### WRITTEN REQUEST:
Reproduce the data in its entirety, exactly as supplied.

--- SOURCE EXCERPT ---

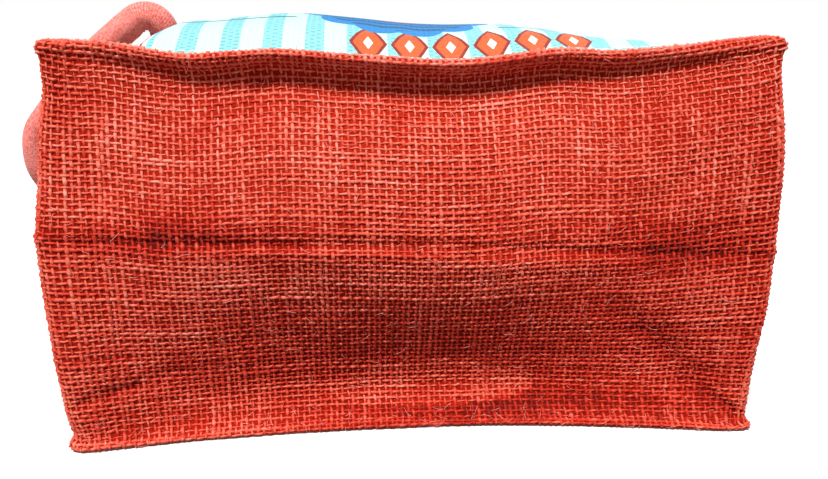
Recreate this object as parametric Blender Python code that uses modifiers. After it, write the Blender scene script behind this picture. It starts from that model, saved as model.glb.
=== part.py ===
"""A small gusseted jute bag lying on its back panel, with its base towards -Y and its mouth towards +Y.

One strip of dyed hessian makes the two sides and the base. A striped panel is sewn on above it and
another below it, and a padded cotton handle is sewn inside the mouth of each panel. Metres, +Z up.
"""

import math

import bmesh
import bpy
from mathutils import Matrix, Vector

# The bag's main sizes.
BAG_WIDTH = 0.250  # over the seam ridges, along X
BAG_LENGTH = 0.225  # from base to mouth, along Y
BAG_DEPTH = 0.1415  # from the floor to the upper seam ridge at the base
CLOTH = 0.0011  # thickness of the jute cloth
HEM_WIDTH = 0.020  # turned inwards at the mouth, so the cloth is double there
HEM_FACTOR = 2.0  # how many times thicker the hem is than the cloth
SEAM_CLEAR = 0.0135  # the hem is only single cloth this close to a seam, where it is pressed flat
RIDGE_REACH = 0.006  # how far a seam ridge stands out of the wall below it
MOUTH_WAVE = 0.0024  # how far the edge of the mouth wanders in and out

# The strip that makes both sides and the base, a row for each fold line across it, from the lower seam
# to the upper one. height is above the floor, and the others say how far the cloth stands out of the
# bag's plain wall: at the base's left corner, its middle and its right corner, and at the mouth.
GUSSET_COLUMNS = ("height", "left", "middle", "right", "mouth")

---

### EXERCISE RESULT:
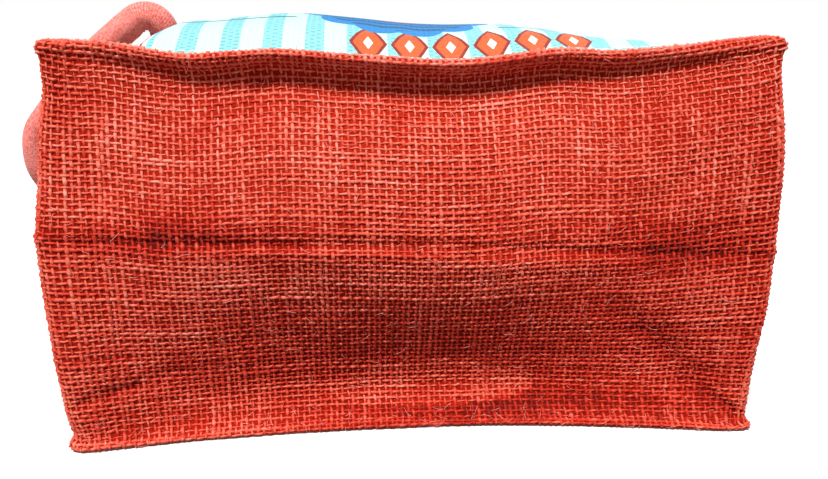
Recreate this object as parametric Blender Python code that uses modifiers. After it, write the Blender scene script behind this picture. It starts from that model, saved as model.glb.
=== part.py ===
"""A small gusseted jute bag lying on its back panel, with its base towards -Y and its mouth towards +Y.

One strip of dyed hessian makes the two sides and the base. A striped panel is sewn on above it and
another below it, and a padded cotton handle is sewn inside the mouth of each panel. Metres, +Z up.
"""

import math

import bmesh
import bpy
from mathutils import Matrix, Vector

# The bag's main sizes.
BAG_WIDTH = 0.250  # over the seam ridges, along X
BAG_LENGTH = 0.225  # from base to mouth, along Y
BAG_DEPTH = 0.1415  # from the floor to the upper seam ridge at the base
CLOTH = 0.0011  # thickness of the jute cloth
HEM_WIDTH = 0.020  # turned inwards at the mouth, so the cloth is double there
HEM_FACTOR = 2.0  # how many times thicker the hem is than the cloth
SEAM_CLEAR = 0.0135  # the hem is only single cloth this close to a seam, where it is pressed flat
RIDGE_REACH = 0.006  # how far a seam ridge stands out of the wall below it
MOUTH_WAVE = 0.0024  # how far the edge of the mouth wanders in and out

# The strip that makes both sides and the base, a row for each fold line across it, from the lower seam
# to the upper one. height is above the floor, and the others say how far the cloth stands out of the
# bag's plain wall: at the base's left corner, its middle and its right corner, and at the mouth.
GUSSET_COLUMNS = ("height", "left", "middle", "right", "mouth")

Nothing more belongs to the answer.